I worked with Paul Young of Literary & Screenplay Consultants from about 2005 to 2010 to learn how to write proper screenplays. He did a great job, but when you check Politics - Legal issues, you’ll find the reason I suffered brain damage: forced medication. I’m constantly working on recuperating, but essentially, years of life and opportunity went down the drain.
In total, before 2011, I wrote between thirty-five and forty screenplays. I’ve also written two fictional books, both of them now self-published using CreateSpace. I hope you learn from my work or simply enjoy it.
I sent one of my newer screenplays that I wrote after I suffered the brain damage to Paul and he did help me reconsider my writing. I needed it, because I understand my writing had become terrible once again. He did a great job and thanks to him I at least understand what it means to do a great job again.
I keep practicing also, among other things metaphor exercises, which I’m mostly only allowed to use visually in my screenplays, unless it’s a shorter way of evoking a visual image: “Mist thick as pea soup.”
Ironically, other exercises did help me get in touch with my senses and that combined with the metaphor exercises tends to result in hints of authorship when I can put my mind to writing. If you can, check my short stories for evidence. Writing for the senses also is the way you want to write action and scene descriptions: “Rawan stepped out onto the gravel and it pressed into his feet.”
Feel free to download these short stories for personal reading interest or pleasure when I share them. I write in both English and Nederlands (Dutch).

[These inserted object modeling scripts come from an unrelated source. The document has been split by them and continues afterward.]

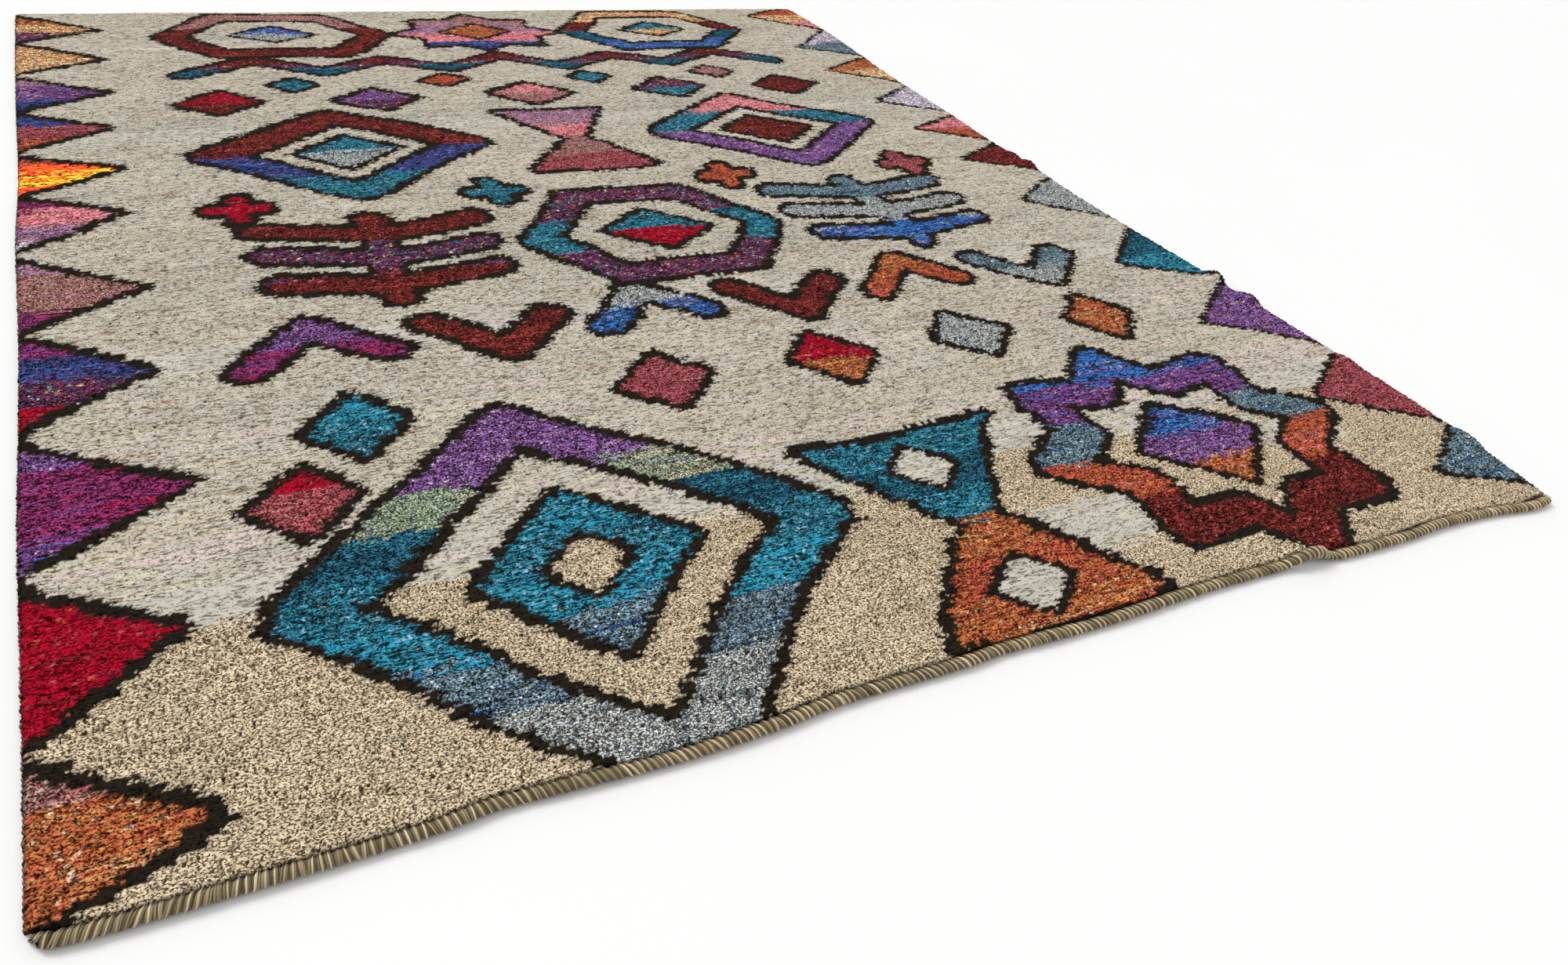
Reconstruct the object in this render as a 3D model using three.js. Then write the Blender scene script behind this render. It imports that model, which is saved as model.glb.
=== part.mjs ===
// Hand-knotted pile rug of recycled yarn, lying flat on a floor.
// Units are millimetres. +X runs across the rug, +Y from its front end to its back end, +Z up.
// The origin is the middle of the rug's bounding rectangle, on the floor under it.
// The sides and the front end are a little wavy, and the right side and the front end lift in places.

import * as THREE from 'three';
import { mergeVertices } from 'three/addons/utils/BufferGeometryUtils.js';

// Driving sizes
const OVERALL_WIDTH = 2540;
const OVERALL_LENGTH = 3260;
const PILE_HEIGHT = 14;
const PILE_UNEVENNESS = 0.9;
const PIECE_GAP = 0.3;
const SIDE_WRAP = { width: 8, height: 8, sides: 8 };
const FRONT_ROLL = { width: 22, height: 19, sides: 12, lump: 1.1, endHeight: 14 };
const BACK_ROLL = { width: 7, height: 8, sides: 8 };
const WIDEST_STEP = 125;
const FRONT_ROLL_STEP = 45;
const CLOSEST_STEP = 14;

// How far the front end stands back from its foremost point, at places across the rug.
const FRONT_SETBACK = [
  { at: -1270, back: 48 },
  { at: -1235, back: 30 },
  { at: -1110, back: 24 },
  { at: -860, back: 24 },
  { at: -787, back: 31 },
  { at: -700, back: 27 },
  { at: -550, back: 20 },
  { at: -420, back: 24 },
  { at: -318, back: 33 },
  { at: -110, back: 32 },
  { at: -54, back: 36 },
  { at: 60, back: 32 },
  { at: 180, back: 31 },
  { at: 315, back: 36 },
  { at: 455, back: 36 },
  { at: 595, back: 29 },
  { at: 663, back: 21 },
  { at: 820, back: 18 },
  { at: 912, back: 22 },
  { at: 997, back: 19 },
  { at: 1078, back: 11 },
  { at: 1157, back: 0 },
  { at: 1220, back: 6 },
];

// How far each side stands in from its outermost point, at places along the rug.
const LEFT_INSET = [
  { at: -1630, back: 3 },
  { at: -1440, back: 4 },
  { at: -1150, back: 2 },
  { at: -870, back: 0 },
  { at: -600, back: 3 },
  { at: -300, back: 4 },
  { at: 90, back: 1 },
  { at: 400, back: 7 },
  { at: 800, back: 4 },
  { at: 1250, back: 3 },
  { at: 1630, back: 5 },
];
const RIGHT_INSET = [
  { at: -1630, back: 58 },
  { at: -1500, back: 39 },
  { at: -1350, back: 22 },
  { at: -1150, back: 14 },
  { at: -900, back: 22 },
  { at: -600, back: 25 },
  { at: -400, back: 34 },
  { at: -190, back: 42 },
  { at: 0, back: 35 },
  { at: 260, back: 36 },
  { at: 510, back: 30 },
  { at: 810, back: 27 },
  { at: 1045, back: 13 },
  { at: 1310, back: 0 },
  { at: 1630, back: 5 },
];

// Small waves in which the right side lifts off the floor, and the tuck in the front end.
const RIGHT_LIFTS = [
  { at: 122, half: 46, reach: 90, rise: 6 },
  { at: 50, half: 46, reach: 120, rise: 11 },
  { at: -690, half: 46, reach: 130, rise: 17 },
  { at: -805, half: 52, reach: 130, rise: 13 },
  { at: -1098, half: 46, reach: 90, rise: 5 },
  { at: -1414, half: 62, reach: 120, rise: 8 },
];
const FRONT_LIFT = { at: 583, half: 66, reach: 210, rise: 11 };
const WRAP_EXTRA_RISE = 0.4;
const TUCK_SWELL = 0.3;
const TUCK_PINCH = { at: 628, half: 24, depth: 0.35 };

// Half sizes, and the widest the pile panel reaches inside its side wraps
const HALF_WIDTH = OVERALL_WIDTH / 2;
const HALF_LENGTH = OVERALL_LENGTH / 2;
const PANEL_HALF = HALF_WIDTH - SIDE_WRAP.width - PIECE_GAP;

// A smooth curve through the rows of a table, each with a place and an amount.
function amountAt(rows, place) {
  const last = rows.length - 1;
  if (place <= rows[0].at) return rows[0].back;
  if (place >= rows[last].at) return rows[last].back;
  const upper = rows.findIndex((row) => row.at > place);
  const lower = upper - 1;
  const span = rows[upper].at - rows[lower].at;
  const t = (place - rows[lower].at) / span;
  const slope = (index) => {
    const before = rows[Math.max(index - 1, 0)];
    const after = rows[Math.min(index + 1, last)];
    return ((after.back - before.back) / (after.at - before.at)) * span;
  };
  const t2 = t * t;
  const t3 = t2 * t;
  return (2 * t3 - 3 * t2 + 1) * rows[lower].back
    + (t3 - 2 * t2 + t) * slope(lower)
    + (3 * t2 - 2 * t3) * rows[upper].back
    + (t3 - t2) * slope(upper);
}

// Edges of the pile panel
const leftEdge = (y) => -PANEL_HALF + amountAt(LEFT_INSET, y);
const rightEdge = (y) => PANEL_HALF - amountAt(RIGHT_INSET, y);
const frontReach = (x) => -HALF_LENGTH + Math.max(amountAt(FRONT_SETBACK, x), 0);
const frontEdge = (x) => frontReach(x) + FRONT_ROLL.width + PIECE_GAP;
const backEdge = () => HALF_LENGTH - BACK_ROLL.width - PIECE_GAP;

// A hump that is full at its place and gone at half its length on each side
function hump(place, { at, half }) {
  const s = (place - at) / half;
  return Math.abs(s) < 1 ? (1 - s * s) ** 2 : 0;
}

// How much of an edge's lift is left at a distance in from that edge
function fade(distance, reach) {
  const t = Math.min(Math.max(distance / reach, 0), 1);
  return (1 - t) ** 2;
}

function rightLift(y, extra = 0) {
  return RIGHT_LIFTS.reduce((sum, wave) => sum + wave.rise * (1 + extra) * hump(y, wave), 0);
}

// Height of the underside over the floor
function liftAt(x, y) {
  const side = RIGHT_LIFTS.reduce(
    (sum, wave) => sum + wave.rise * hump(y, wave) * fade(rightEdge(y) - x, wave.reach),
    0,
  );
  const front = FRONT_LIFT.rise * hump(x, FRONT_LIFT) * fade(y - frontEdge(x), FRONT_LIFT.reach);
  return side + front;
}

// Slow unevenness of the pile's tips
function pileHeightAt(x, y) {
  const across = Math.sin(x / 97 + 1.3 * Math.sin(y / 210));
  const along = Math.sin(y / 71 + 1.1 * Math.sin(x / 160));
  return PILE_HEIGHT + PILE_UNEVENNESS * across * along;
}

// Places from one end to the other: those asked for, with wide spans filled in evenly
function stations(from, to, widest, wanted) {
  const inside = wanted.filter((place) => place > from + CLOSEST_STEP && place < to - CLOSEST_STEP);
  const kept = [from];
  [...inside.sort((a, b) => a - b), to].forEach((place) => {
    const previous = kept[kept.length - 1];
    const span = place - previous;
    if (span < CLOSEST_STEP) return;
    const parts = Math.ceil(span / widest);
    for (let part = 1; part <= parts; part += 1) kept.push(previous + (span * part) / parts);
  });
  return kept;
}

const HUMP_STEPS = [-1, -0.6, -0.25, 0.25, 0.6, 1];
const humpPlaces = ({ at, half }) => [at, ...HUMP_STEPS.map((step) => at + step * half)];
const FADE_STEPS = [0.2, 0.45, 0.75, 1];

const rowPlaces = stations(-HALF_LENGTH, HALF_LENGTH, WIDEST_STEP, [
  ...RIGHT_LIFTS.flatMap(humpPlaces),
  ...FADE_STEPS.map((step) => frontEdge(FRONT_LIFT.at) + step * FRONT_LIFT.reach),
  ...LEFT_INSET.filter((row) => row.back === 0).map((row) => row.at),
  ...RIGHT_INSET.filter((row) => row.back === 0).map((row) => row.at),
]);
const columnPlaces = stations(-PANEL_HALF, PANEL_HALF, WIDEST_STEP, [
  ...FRONT_SETBACK.map((row) => row.at),
  ...humpPlaces(FRONT_LIFT),
  ...FADE_STEPS.map((step) => PANEL_HALF - step * RIGHT_LIFTS[2].reach),
]);

// Moves every corner of a geometry, then closes it by merging the corners that coincide.
function reshape(geometry, move) {
  geometry.deleteAttribute('normal');
  geometry.deleteAttribute('uv');
  const position = geometry.attributes.position;
  const corner = new THREE.Vector3();
  for (let index = 0; index < position.count; index += 1) {
    corner.fromBufferAttribute(position, index);
    move(corner);
    position.setXYZ(index, corner.x, corner.y, corner.z);
  }
  const closed = mergeVertices(geometry, 1e-3);
  closed.computeVertexNormals();
  return closed;
}

// A place on the panel, from its row and column
function panelPlace(columnPlace, rowPlace) {
  const acrossShare = (columnPlace + PANEL_HALF) / (2 * PANEL_HALF);
  const alongShare = (rowPlace + HALF_LENGTH) / (2 * HALF_LENGTH);
  const y = THREE.MathUtils.lerp(frontEdge(columnPlace), backEdge(), alongShare);
  const x = THREE.MathUtils.lerp(leftEdge(y), rightEdge(y), acrossShare);
  return { x, y };
}

function makePanel() {
  const columns = columnPlaces.length - 1;
  const rows = rowPlaces.length - 1;
  return reshape(new THREE.BoxGeometry(1, 1, 1, columns, rows, 1), (corner) => {
    const column = columnPlaces[Math.round((corner.x + 0.5) * columns)];
    const row = rowPlaces[Math.round((corner.y + 0.5) * rows)];
    const isTop = corner.z > 0;
    const { x, y } = panelPlace(column, row);
    corner.set(x, y, liftAt(x, y) + (isTop ? pileHeightAt(x, y) : 0));
  });
}

// A closed roll whose section stands at each of a row of places.
// Each place has a centre x and y, a base height, and the section's width and height there.
function makeRoll(places, sides, alongX) {
  const steps = places.length - 1;
  const flatToFlat = 1 / Math.cos(Math.PI / sides);
  const tube = new THREE.CylinderGeometry(1, 1, 1, sides, steps, false, Math.PI / sides);
  return reshape(tube, (corner) => {
    const place = places[Math.round((corner.y + 0.5) * steps)];
    const out = (corner.x * flatToFlat * place.width) / 2;
    const z = place.base + (place.height * (1 + corner.z * flatToFlat)) / 2;
    if (alongX) corner.set(place.x, place.y - out, z);
    else corner.set(place.x + out, place.y, z);
  });
}

function makeSideWrap(isRight) {
  const columnPlace = isRight ? PANEL_HALF : -PANEL_HALF;
  const outward = (isRight ? 1 : -1) * (PIECE_GAP + SIDE_WRAP.width / 2);
  const places = rowPlaces.map((row) => {
    const { x, y } = panelPlace(columnPlace, row);
    const base = isRight ? rightLift(y, WRAP_EXTRA_RISE) : 0;
    return { x: x + outward, y, base, width: SIDE_WRAP.width, height: SIDE_WRAP.height };
  });
  return makeRoll(places, SIDE_WRAP.sides, false);
}

// The front roll swells and rises at its tuck, and is pinched beside it.
function frontRollHeight(x) {
  const lumps = FRONT_ROLL.lump * Math.sin(x / 37 + 2 * Math.sin(x / 120));
  const shape = 1 + TUCK_SWELL * hump(x, FRONT_LIFT) - TUCK_PINCH.depth * hump(x, TUCK_PINCH);
  return (FRONT_ROLL.height + lumps) * shape;
}

// The roll lies along the panel's front rim, straight from corner to corner as the rim is,
// and reaches past it over the ends of the side wraps.
function makeFrontRoll() {
  const rim = columnPlaces.map((column) => panelPlace(column, -HALF_LENGTH));
  const reach = PIECE_GAP + SIDE_WRAP.width;
  const first = { x: rim[0].x - reach, y: rim[0].y };
  const last = { x: rim[rim.length - 1].x + reach, y: rim[rim.length - 1].y };
  const corners = [first, ...rim, last];
  const places = [first];
  corners.slice(1).forEach((corner, index) => {
    const previous = corners[index];
    const parts = Math.ceil((corner.x - previous.x) / FRONT_ROLL_STEP);
    for (let part = 1; part <= parts; part += 1) {
      places.push({
        x: THREE.MathUtils.lerp(previous.x, corner.x, part / parts),
        y: THREE.MathUtils.lerp(previous.y, corner.y, part / parts),
      });
    }
  });
  return makeRoll(places.map(({ x, y }) => ({
    x,
    y: y - PIECE_GAP - FRONT_ROLL.width / 2,
    base: FRONT_LIFT.rise * hump(x, FRONT_LIFT),
    width: FRONT_ROLL.width,
    height: x === first.x || x === last.x ? FRONT_ROLL.endHeight : frontRollHeight(x),
  })), FRONT_ROLL.sides, true);
}

function makeBackRoll() {
  const start = leftEdge(HALF_LENGTH) - PIECE_GAP - SIDE_WRAP.width;
  const end = rightEdge(HALF_LENGTH) + PIECE_GAP + SIDE_WRAP.width;
  const y = backEdge() + PIECE_GAP + BACK_ROLL.width / 2;
  const places = stations(start, end, WIDEST_STEP, []).map((x) => (
    { x, y, base: 0, width: BACK_ROLL.width, height: BACK_ROLL.height }
  ));
  return makeRoll(places, BACK_ROLL.sides, true);
}

function addPiece(group, name, geometry, color, roughness) {
  const material = new THREE.MeshStandardMaterial({ color, roughness, metalness: 0 });
  const mesh = new THREE.Mesh(geometry, material);
  mesh.name = name;
  group.add(mesh);
}

const group = new THREE.Group();
addPiece(group, 'rug_cloth', makePanel(), 0xd3ccbd, 0.95);
addPiece(group, 'front_binding', makeFrontRoll(), 0xa3937a, 0.9);
addPiece(group, 'back_binding', makeBackRoll(), 0x8d8272, 0.9);
addPiece(group, 'left_selvedge', makeSideWrap(false), 0x7a6650, 0.9);
addPiece(group, 'right_selvedge', makeSideWrap(true), 0x7a6650, 0.9);

export default group;
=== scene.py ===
"""The looks of a hand-knotted rug of recycled yarn, lying flat on a pale studio floor.

The pile is a lumpy skin of yarn ends with gaps between them, over a woven ground. Its corners are closer
together where the camera stands near. Four edges of wound yarn close it. Lengths are in millimetres, and
they turn into metres where a mesh is made. The finishes and the camera count in metres. X runs across the
rug, and Y from its front end to its back end.
"""

import logging
import math
from dataclasses import dataclass, field
from enum import Enum, IntEnum

import bpy
import numpy as np
from mathutils import Matrix, Vector


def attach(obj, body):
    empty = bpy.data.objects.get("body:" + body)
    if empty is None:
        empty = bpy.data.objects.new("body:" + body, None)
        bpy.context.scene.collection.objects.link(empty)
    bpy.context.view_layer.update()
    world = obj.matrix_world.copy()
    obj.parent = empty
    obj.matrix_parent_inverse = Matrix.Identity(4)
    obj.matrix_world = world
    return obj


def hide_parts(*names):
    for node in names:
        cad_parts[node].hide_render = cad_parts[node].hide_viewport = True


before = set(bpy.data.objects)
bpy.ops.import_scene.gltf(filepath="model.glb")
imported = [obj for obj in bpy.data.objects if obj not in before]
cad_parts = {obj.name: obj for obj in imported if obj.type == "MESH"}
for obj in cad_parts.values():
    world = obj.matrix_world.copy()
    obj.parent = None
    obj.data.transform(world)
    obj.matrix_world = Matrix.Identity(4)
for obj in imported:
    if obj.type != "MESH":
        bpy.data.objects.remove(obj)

log = logging.getLogger("rug")

MM = 0.001
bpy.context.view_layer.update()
SEED_GAP = 20
SMALLEST = 1e-6
WHITE = 255
SCREEN_KNEE = 0.04045
SCREEN_SLOPE = 12.92
SCREEN_LIFT = 0.055
SCREEN_POWER = 2.4

Line = tuple[tuple[float, float], ...]
Triple = tuple[float, float, float]
Tint = tuple[float, float, float, float]


class Seed(IntEnum):
    """Where each set of random numbers starts."""

    KNOT_SHIFT = 11
    LAG = 12
    SPIKE = 14
    WAVER = 15
    STEP = 16
    STEP_SHIFT = 17
    CHANGE = 21
    SHADE = 71
    ROW_SHADE = 73
    CLOUD = 77
    EDGE = 200
    PILE = 300


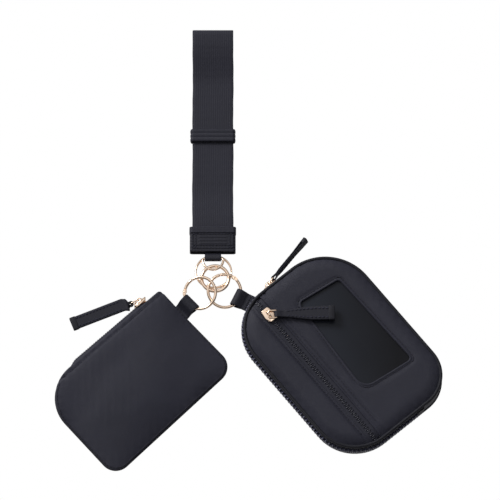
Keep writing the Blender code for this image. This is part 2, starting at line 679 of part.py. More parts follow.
face_out = Matrix(((0, 0, -1, 0), (-1, 0, 0, 0), (0, 1, 0, 0), (0, 0, 0, 1)))
add("card_slider", card_slider, "gold",
    at_card @ Matrix.Translation((-hx - chain_out, CARD_SLIDER_Y, chain_z)) @ face_out)
card_hinge = (at_card @ Matrix.Translation((-hx - chain_out - bail, CARD_SLIDER_Y, chain_z))
              @ Matrix.Rotation(math.radians(104.6), 4, "Z")
              @ Matrix.Rotation(math.radians(90), 4, "X"))
zip_pull("card", card_hinge, 30.0, 3.8, 1.8)
add("card_tab", folded_tape(19.0, RING_SLOT, TAB_WIDTH, drop=CARD_CLIP["point"][2] - 4.1),
    "trim", heading_frame(CARD_CLIP["point"], CARD_CLIP["heading"]))


# ---------------------------------------------------------------- pivots
def pivot(point, *names):
    """Move the origin of each named part onto the axis that it swings about."""
    for name in names:
        obj = PARTS.objects[name]
        offset = obj.matrix_world.inverted() @ mm(point)
        obj.data.transform(Matrix.Translation(-offset))
        obj.matrix_world = (Matrix.Translation(obj.matrix_world @ offset)
                            @ obj.matrix_world.to_3x3().to_4x4())


def named(prefixes, without=()):
    return [obj.name for obj in PARTS.objects
            if obj.name.startswith(prefixes) and not obj.name.endswith(without)]


loose = ("_slider", "_pull_link", "_puller", "_clip_body", "_clip_gate", "_clip_pin")
pivot(LINK_PIVOT, "link_ring")
pivot(KEY_PIVOT, "key_ring")
pivot(COIN_PIVOT, "coin_clip_body", "coin_clip_pin")
pivot(CARD_PIVOT, "card_clip_body", "card_clip_pin")
pivot(COIN_CLIP["point"], *named("coin_", loose))
pivot(CARD_CLIP["point"], *named(("card_", "pocket_"), loose))
for prefix, hinge in (("coin", coin_hinge), ("card", card_hinge), ("pocket", pocket_hinge)):
    pivot(hinge.translation, prefix + "_puller")
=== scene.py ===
"""Looks of the zippered pouch set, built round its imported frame.

Every piece is modelled in millimetres in the flat frame of the sub-part that it
belongs to (the strap, a ring, a pouch, a zip slider or a zip pull). Those frames
come from the CAD's joints and nodes. put() turns a piece into metres and hangs it
on its body. A mesh carries a UV map in millimetres, so that every cloth's weave
runs along its own threads.
"""

import json
import math

import bmesh
import bpy
import numpy as np
from mathutils import Matrix, Vector, noise


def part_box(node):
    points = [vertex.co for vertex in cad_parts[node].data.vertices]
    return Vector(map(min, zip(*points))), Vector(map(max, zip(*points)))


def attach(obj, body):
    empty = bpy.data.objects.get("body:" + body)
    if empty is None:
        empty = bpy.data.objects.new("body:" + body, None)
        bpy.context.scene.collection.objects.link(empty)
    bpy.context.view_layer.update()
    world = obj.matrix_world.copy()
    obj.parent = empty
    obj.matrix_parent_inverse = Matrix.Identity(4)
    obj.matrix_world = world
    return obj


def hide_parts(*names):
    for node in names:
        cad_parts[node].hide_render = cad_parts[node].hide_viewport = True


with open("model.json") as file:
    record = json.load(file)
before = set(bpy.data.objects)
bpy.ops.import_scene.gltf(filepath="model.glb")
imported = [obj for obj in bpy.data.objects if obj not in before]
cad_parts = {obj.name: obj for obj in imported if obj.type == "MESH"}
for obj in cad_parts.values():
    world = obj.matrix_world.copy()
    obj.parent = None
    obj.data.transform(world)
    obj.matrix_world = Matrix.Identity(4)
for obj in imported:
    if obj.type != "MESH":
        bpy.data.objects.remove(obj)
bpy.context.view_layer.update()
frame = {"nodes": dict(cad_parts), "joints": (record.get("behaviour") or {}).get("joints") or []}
NODES = frame["nodes"]
JOINTS = {joint["name"]: joint for joint in frame["joints"]}
UP = Vector((0.0, 0.0, 1.0))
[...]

So, you also want to be a writer? Most books on writing are horse shit and come recommended by people that don’t want to write, like producers. Shy away from those books. In hindsight there are really only four books that stand out thus much that I’d recommend them as books you have to read. Check the titles in the list of recommended literature.
When you read these books, you do need to learn to recognize what questions lead to the proper answer. One question that in practice doesn’t work is, “What’s your character’s need?” What does work is, “What does your character want and how does this conflict with what your character needs?”
For instance, my main character of ROOSTER (my first feature screenplay) wants to get back into and make it with Rock’n’Roll, but when he steps into the spotlight again, thanks to one of his bandmates, he’s confronted with an outstanding debt with a drug dealer, even though he doesn’t want to have anything to do with the drugs anymore.